**WRITTEN TASK**. Could you write out the records below exactly as they appear, leaving out any pictures?

**ENTRIES SHOWN**.

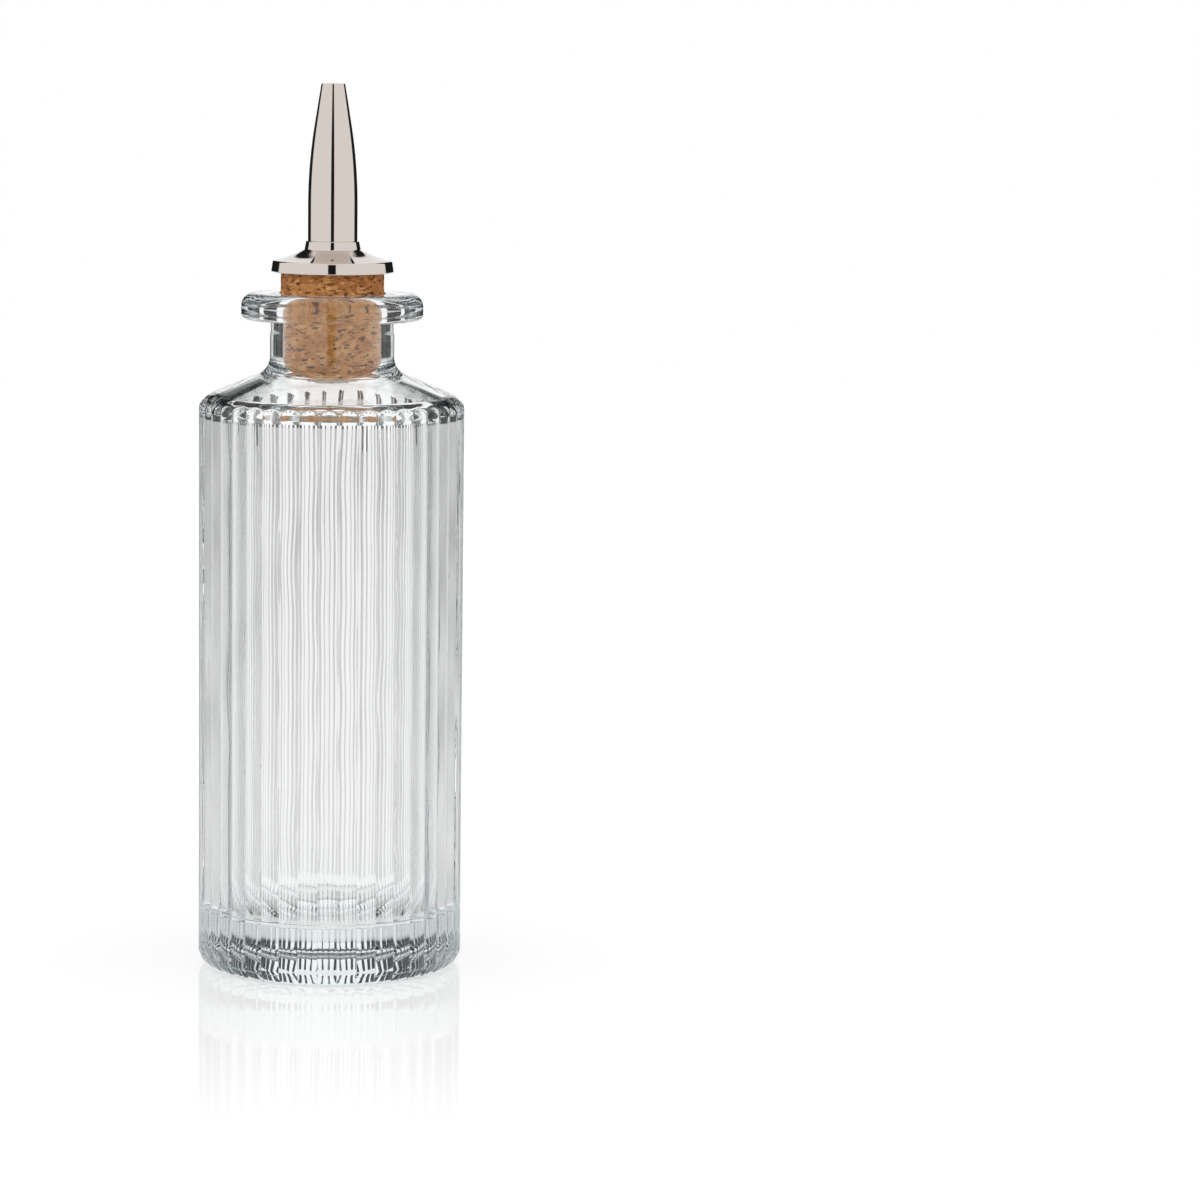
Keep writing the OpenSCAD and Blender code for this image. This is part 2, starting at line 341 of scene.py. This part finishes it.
def inner_wave(angles, heights):
    """Slow waves of the blown inner wall, in mm: a few cosines round the bottle and along it, added up."""
    waves = (
        (0.10, 3, 0.4, 70, 1.1),
        (0.07, 5, 2.0, 43, 0.3),
        (0.05, 8, 4.1, 29, 2.6),
        (0.03, 13, 1.3, 19, 5.2),
    )
    total = 0
    for size, turns, shift, length, start in waves:
        total = total + size * np.cos(turns * angles + shift) * np.cos(TURN * heights / length + start)
    return total


def glass_bottle(material):
    """One closed skin: underside, ribbed wall, neck, lip and mouth, then down the bore and round the inside."""
    wall, slope_start = ribbed_wall()
    fine_angles = rib_angles()[::2]

    dome_r = (PUNT_R ** 2 + PUNT_H ** 2) / (2 * PUNT_H)
    punt_r = np.linspace(0, PUNT_R, 14)[1:-1]
    punt = np.stack([punt_r, PUNT_H - dome_r + np.sqrt(dome_r ** 2 - punt_r ** 2)], 1)

    neck = outline([
        tuple(slope_start),
        (NECK_R, NECK_ROOT_Z, NECK_ROUND),
        (NECK_R, NECK_STEP_Z - NECK_STEP_H / 2),
        (NECK_R - NECK_STEP, NECK_STEP_Z + NECK_STEP_H / 2),
        (NECK_R - NECK_STEP, LIP_Z, 0.5),
        (LIP_R, LIP_Z, LIP_UNDER_ROUND),
        (LIP_R, MOUTH_Z, LIP_ROUND),
        (MOUTH_R, MOUTH_Z, MOUTH_ROUND),
        (BORE_R, MOUTH_Z - MOUTH_H),
        (BORE_R, MOUTH_Z - 4),
    ], step=9, longest=3)[1:]

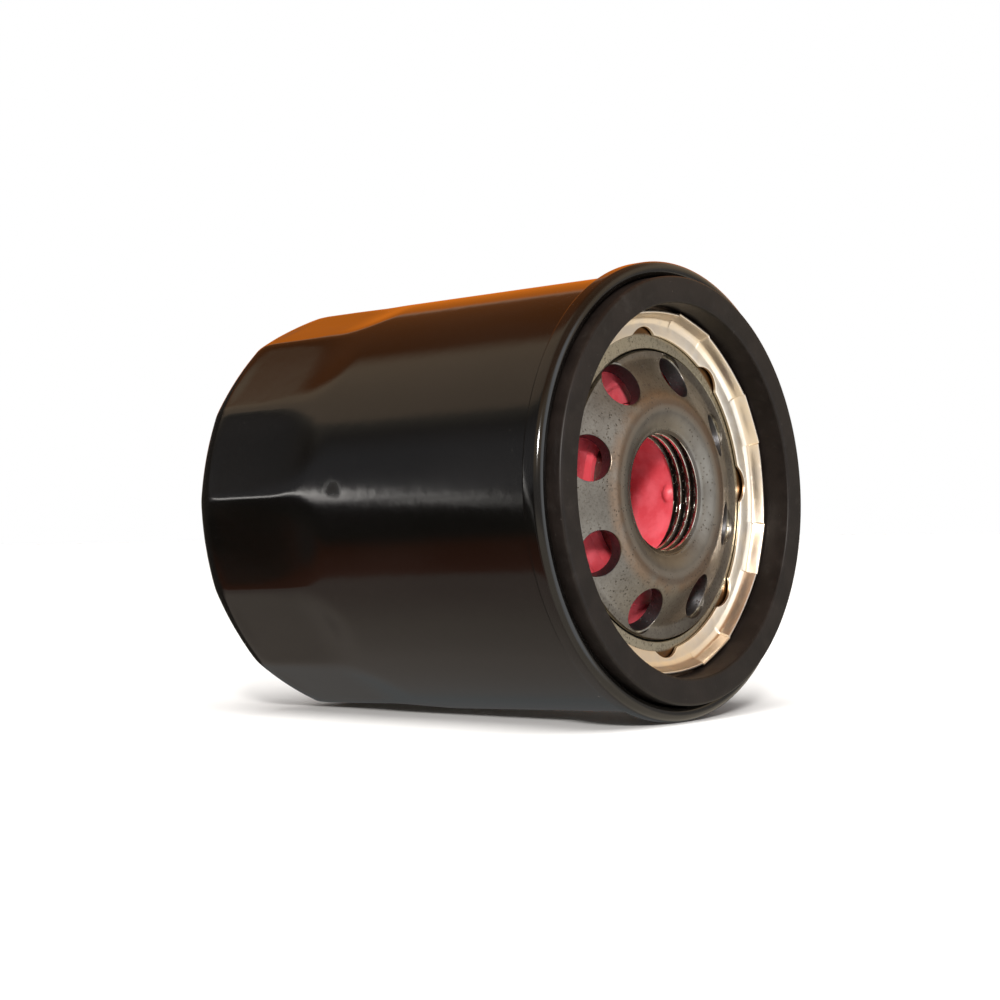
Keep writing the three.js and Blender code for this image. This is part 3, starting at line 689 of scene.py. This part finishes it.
def silicone():
    """Red silicone: satin, slightly see-through at its skin, with a cloudy bloom."""
    skin = Finish("red_silicone", Specular_IOR_Level=0.4, Subsurface_Weight=0.12,
                  Subsurface_Radius=(0.0009, 0.0002, 0.0002), Subsurface_Scale=1.0)
    bloom = skin.noise(3.4, detail=4.0, roughness=0.6)
    fine = skin.noise(0.5, detail=2.0, seed=3.0)
    red = skin.mix(bloom.between(0.35, 0.7), (0.66, 0.065, 0.085), (0.75, 0.12, 0.15))
    return skin.shade(Base_Color=red, Roughness=bloom * 0.2 + 0.3, Normal=skin.bump(fine, 0.02))


red_silicone = silicone()
VALVE_BORE_R = 9.6
PIP_X, PIP_HALF_LENGTH, PIP_HALF_WIDTH, PIP_HEIGHT = 62.5, 0.9, 1.3, 0.8

hub_outline = softened([(52.0, VALVE_BORE_R, 0.4), (52.0, 10.9, 0.5), (60.55, 10.9, 0.2),
                        (60.55, 13.6, 0.1), (63.3, 13.6, 0.1), (63.85, 12.4, 0.4),
                        (63.85, VALVE_BORE_R, 0.2)])


def moulding_pip(x, r, angle):
    """The stub that the mould's vent leaves in the bore."""
    along, across = (x - PIP_X) / PIP_HALF_LENGTH, (angle - math.pi) * VALVE_BORE_R / PIP_HALF_WIDTH
    bump = np.clip(1 - along ** 2 - across ** 2, 0, 1) ** 0.5
    return x, r - PIP_HEIGHT * bump * (r < VALVE_BORE_R + 0.1)


hub = turned("valve_hub", spaced(hub_outline + hub_outline[:1], 0.4)[:-1], evenly(200), moulding_pip)
paint(hub, red_silicone)
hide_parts("anti_drain_valve")
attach(hub, "housing")

lip_outline = softened([(62.57, 13.7, 0.1), (62.72, 20.0, 3.0), (63.22, 24.3, 0.25), (63.85, 24.3, 0.1),
                        (63.85, 22.7, 0.5), (63.6, 20.2, 1.0), (63.42, 17.3, 0.5), (63.62, 16.75, 0.25),
                        (63.42, 16.2, 0.5), (63.55, 13.7, 0.1)])
lip = turned("valve_lip", spaced(lip_outline, 0.8), evenly(160))
paint(lip, red_silicone)
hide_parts("anti_drain_lip")
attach(lip, "drain_lip")

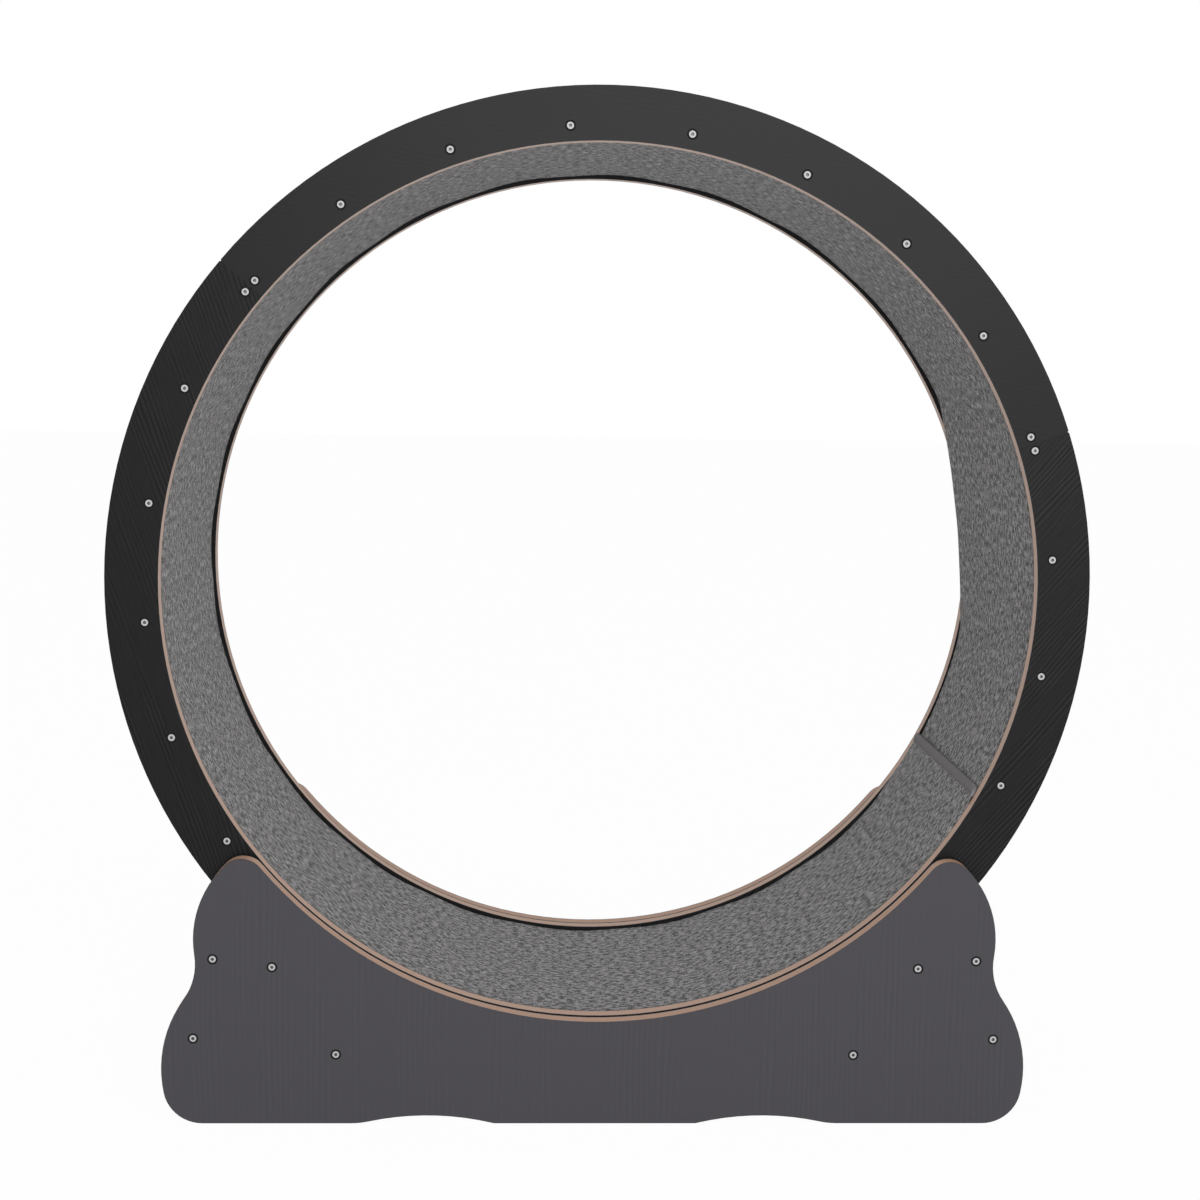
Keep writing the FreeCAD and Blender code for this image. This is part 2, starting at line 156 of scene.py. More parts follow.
# %% [markdown]
# Every finish starts from the same place: an empty material with one Principled shader.
# Roughness, sheen and the like that are the same all over a surface are typed straight
# into the shader, and only what varies is wired.

# %% Start a material
def colour(red, green, blue):
    """An opaque colour, in linear light."""
    return (red, green, blue, 1.0)


def start_material(name, **constants):
    """A new material with one Principled shader; returns the material, its tree and the shader."""
    material = bpy.data.materials.new(name)
    material.use_nodes = True
    tree = material.node_tree
    shader = tree.nodes["Principled BSDF"]
    for socket, value in constants.items():
        shader.inputs[socket.replace("_", " ")].default_value = value
    return material, tree, shader


def use(tree, shader, base, bump=None, strength=0.3, depth=0.0002):
    """Wire a colour into the shader and, if there is one, a height as bump."""
    tree.links.new(base, shader.inputs["Base Color"])
    if bump is not None:
        sockets = {"Height": bump, "Strength": strength, "Distance": depth}
        tree.links.new(add(tree, "Bump", sockets).outputs[0], shader.inputs["Normal"])


print("materials start from", len(bpy.data.materials), "that came with the model")

# %% [markdown]
# ## Laminated boards
#
# All boards of this wheel are fibreboard with a thin laminate on both faces. The faces
# show an embossed wood grain, and the cut edges show the raw tan board between two thin
# dark lines. One board object has both, so the material has to know which is which.
# Painting a mask by hand would work, but the coordinates already know: a face of an
# upright board lies at a known distance from the board's middle, and an edge lies in
# between. The slats lean all ways round the wheel, so what tells there is the normal: a
# face looks squarely along its spoke of the wheel, and an edge doesn't.

# %% Which part of a board is raw edge
LAMINATE = 0.0013
SQUARELY = 0.9


def edge_of_upright_board(tree, middle, half):
    """1 on the cut edges of a board whose faces look to the front and the back, else 0."""
    place = add(tree, "TexCoord", {}).outputs["Object"]
    y = add(tree, "SeparateXYZ", {0: place}).outputs["Y"]
    depth = maths(tree, "ABSOLUTE", maths(tree, "SUBTRACT", maths(tree, "ABSOLUTE", y), middle))
    return maths(tree, "LESS_THAN", depth, half - LAMINATE)


def edge_of_slat(tree):
    """1 on the cut edges of a slat, whose faces look towards the axis and away from it."""
    texture = add(tree, "TexCoord", {})
    spoke = add(tree, "VectorMath", {0: texture.outputs["Object"], 1: AXIS}, operation="SUBTRACT")
    flat = add(tree, "VectorMath", {0: spoke.outputs[0], 1: (1, 0, 1)}, operation="MULTIPLY")
    outward = add(tree, "VectorMath", {0: flat.outputs[0]}, operation="NORMALIZE")
    facing = add(tree, "VectorMath", {0: texture.outputs["Normal"], 1: outward.outputs[0]},
                 operation="DOT_PRODUCT").outputs["Value"]
    return maths(tree, "LESS_THAN", maths(tree, "ABSOLUTE", facing), SQUARELY)


print("laminate is", LAMINATE * 1000, "mm thick")

# %% [markdown]
# The grain has two layers. Pressed lines run side by side at an even pitch, but wander a
# little and fade in and out, as in real wood. Between them lie short fine pores, which
# are noise stretched along the same direction. On the black boards neither differs much
# in colour, and it is their relief that catches light. The raw edge is a pressed mass of
# fibres, so it gets fine round noise instead.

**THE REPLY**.
Keep writing the OpenSCAD and Blender code for this image. This is part 2, starting at line 341 of scene.py. This part finishes it.
def inner_wave(angles, heights):
    """Slow waves of the blown inner wall, in mm: a few cosines round the bottle and along it, added up."""
    waves = (
        (0.10, 3, 0.4, 70, 1.1),
        (0.07, 5, 2.0, 43, 0.3),
        (0.05, 8, 4.1, 29, 2.6),
        (0.03, 13, 1.3, 19, 5.2),
    )
    total = 0
    for size, turns, shift, length, start in waves:
        total = total + size * np.cos(turns * angles + shift) * np.cos(TURN * heights / length + start)
    return total


def glass_bottle(material):
    """One closed skin: underside, ribbed wall, neck, lip and mouth, then down the bore and round the inside."""
    wall, slope_start = ribbed_wall()
    fine_angles = rib_angles()[::2]

    dome_r = (PUNT_R ** 2 + PUNT_H ** 2) / (2 * PUNT_H)
    punt_r = np.linspace(0, PUNT_R, 14)[1:-1]
    punt = np.stack([punt_r, PUNT_H - dome_r + np.sqrt(dome_r ** 2 - punt_r ** 2)], 1)

    neck = outline([
        tuple(slope_start),
        (NECK_R, NECK_ROOT_Z, NECK_ROUND),
        (NECK_R, NECK_STEP_Z - NECK_STEP_H / 2),
        (NECK_R - NECK_STEP, NECK_STEP_Z + NECK_STEP_H / 2),
        (NECK_R - NECK_STEP, LIP_Z, 0.5),
        (LIP_R, LIP_Z, LIP_UNDER_ROUND),
        (LIP_R, MOUTH_Z, LIP_ROUND),
        (MOUTH_R, MOUTH_Z, MOUTH_ROUND),
        (BORE_R, MOUTH_Z - MOUTH_H),
        (BORE_R, MOUTH_Z - 4),
    ], step=9, longest=3)[1:]

Keep writing the three.js and Blender code for this image. This is part 3, starting at line 689 of scene.py. This part finishes it.
def silicone():
    """Red silicone: satin, slightly see-through at its skin, with a cloudy bloom."""
    skin = Finish("red_silicone", Specular_IOR_Level=0.4, Subsurface_Weight=0.12,
                  Subsurface_Radius=(0.0009, 0.0002, 0.0002), Subsurface_Scale=1.0)
    bloom = skin.noise(3.4, detail=4.0, roughness=0.6)
    fine = skin.noise(0.5, detail=2.0, seed=3.0)
    red = skin.mix(bloom.between(0.35, 0.7), (0.66, 0.065, 0.085), (0.75, 0.12, 0.15))
    return skin.shade(Base_Color=red, Roughness=bloom * 0.2 + 0.3, Normal=skin.bump(fine, 0.02))


red_silicone = silicone()
VALVE_BORE_R = 9.6
PIP_X, PIP_HALF_LENGTH, PIP_HALF_WIDTH, PIP_HEIGHT = 62.5, 0.9, 1.3, 0.8

hub_outline = softened([(52.0, VALVE_BORE_R, 0.4), (52.0, 10.9, 0.5), (60.55, 10.9, 0.2),
                        (60.55, 13.6, 0.1), (63.3, 13.6, 0.1), (63.85, 12.4, 0.4),
                        (63.85, VALVE_BORE_R, 0.2)])


def moulding_pip(x, r, angle):
    """The stub that the mould's vent leaves in the bore."""
    along, across = (x - PIP_X) / PIP_HALF_LENGTH, (angle - math.pi) * VALVE_BORE_R / PIP_HALF_WIDTH
    bump = np.clip(1 - along ** 2 - across ** 2, 0, 1) ** 0.5
    return x, r - PIP_HEIGHT * bump * (r < VALVE_BORE_R + 0.1)


hub = turned("valve_hub", spaced(hub_outline + hub_outline[:1], 0.4)[:-1], evenly(200), moulding_pip)
paint(hub, red_silicone)
hide_parts("anti_drain_valve")
attach(hub, "housing")

lip_outline = softened([(62.57, 13.7, 0.1), (62.72, 20.0, 3.0), (63.22, 24.3, 0.25), (63.85, 24.3, 0.1),
                        (63.85, 22.7, 0.5), (63.6, 20.2, 1.0), (63.42, 17.3, 0.5), (63.62, 16.75, 0.25),
                        (63.42, 16.2, 0.5), (63.55, 13.7, 0.1)])
lip = turned("valve_lip", spaced(lip_outline, 0.8), evenly(160))
paint(lip, red_silicone)
hide_parts("anti_drain_lip")
attach(lip, "drain_lip")

Keep writing the FreeCAD and Blender code for this image. This is part 2, starting at line 156 of scene.py. More parts follow.
# %% [markdown]
# Every finish starts from the same place: an empty material with one Principled shader.
# Roughness, sheen and the like that are the same all over a surface are typed straight
# into the shader, and only what varies is wired.

# %% Start a material
def colour(red, green, blue):
    """An opaque colour, in linear light."""
    return (red, green, blue, 1.0)


def start_material(name, **constants):
    """A new material with one Principled shader; returns the material, its tree and the shader."""
    material = bpy.data.materials.new(name)
    material.use_nodes = True
    tree = material.node_tree
    shader = tree.nodes["Principled BSDF"]
    for socket, value in constants.items():
        shader.inputs[socket.replace("_", " ")].default_value = value
    return material, tree, shader


def use(tree, shader, base, bump=None, strength=0.3, depth=0.0002):
    """Wire a colour into the shader and, if there is one, a height as bump."""
    tree.links.new(base, shader.inputs["Base Color"])
    if bump is not None:
        sockets = {"Height": bump, "Strength": strength, "Distance": depth}
        tree.links.new(add(tree, "Bump", sockets).outputs[0], shader.inputs["Normal"])


print("materials start from", len(bpy.data.materials), "that came with the model")

# %% [markdown]
# ## Laminated boards
#
# All boards of this wheel are fibreboard with a thin laminate on both faces. The faces
# show an embossed wood grain, and the cut edges show the raw tan board between two thin
# dark lines. One board object has both, so the material has to know which is which.
# Painting a mask by hand would work, but the coordinates already know: a face of an
# upright board lies at a known distance from the board's middle, and an edge lies in
# between. The slats lean all ways round the wheel, so what tells there is the normal: a
# face looks squarely along its spoke of the wheel, and an edge doesn't.

# %% Which part of a board is raw edge
LAMINATE = 0.0013
SQUARELY = 0.9


def edge_of_upright_board(tree, middle, half):
    """1 on the cut edges of a board whose faces look to the front and the back, else 0."""
    place = add(tree, "TexCoord", {}).outputs["Object"]
    y = add(tree, "SeparateXYZ", {0: place}).outputs["Y"]
    depth = maths(tree, "ABSOLUTE", maths(tree, "SUBTRACT", maths(tree, "ABSOLUTE", y), middle))
    return maths(tree, "LESS_THAN", depth, half - LAMINATE)


def edge_of_slat(tree):
    """1 on the cut edges of a slat, whose faces look towards the axis and away from it."""
    texture = add(tree, "TexCoord", {})
    spoke = add(tree, "VectorMath", {0: texture.outputs["Object"], 1: AXIS}, operation="SUBTRACT")
    flat = add(tree, "VectorMath", {0: spoke.outputs[0], 1: (1, 0, 1)}, operation="MULTIPLY")
    outward = add(tree, "VectorMath", {0: flat.outputs[0]}, operation="NORMALIZE")
    facing = add(tree, "VectorMath", {0: texture.outputs["Normal"], 1: outward.outputs[0]},
                 operation="DOT_PRODUCT").outputs["Value"]
    return maths(tree, "LESS_THAN", maths(tree, "ABSOLUTE", facing), SQUARELY)


print("laminate is", LAMINATE * 1000, "mm thick")

# %% [markdown]
# The grain has two layers. Pressed lines run side by side at an even pitch, but wander a
# little and fade in and out, as in real wood. Between them lie short fine pores, which
# are noise stretched along the same direction. On the black boards neither differs much
# in colour, and it is their relief that catches light. The raw edge is a pressed mass of
# fibres, so it gets fine round noise instead.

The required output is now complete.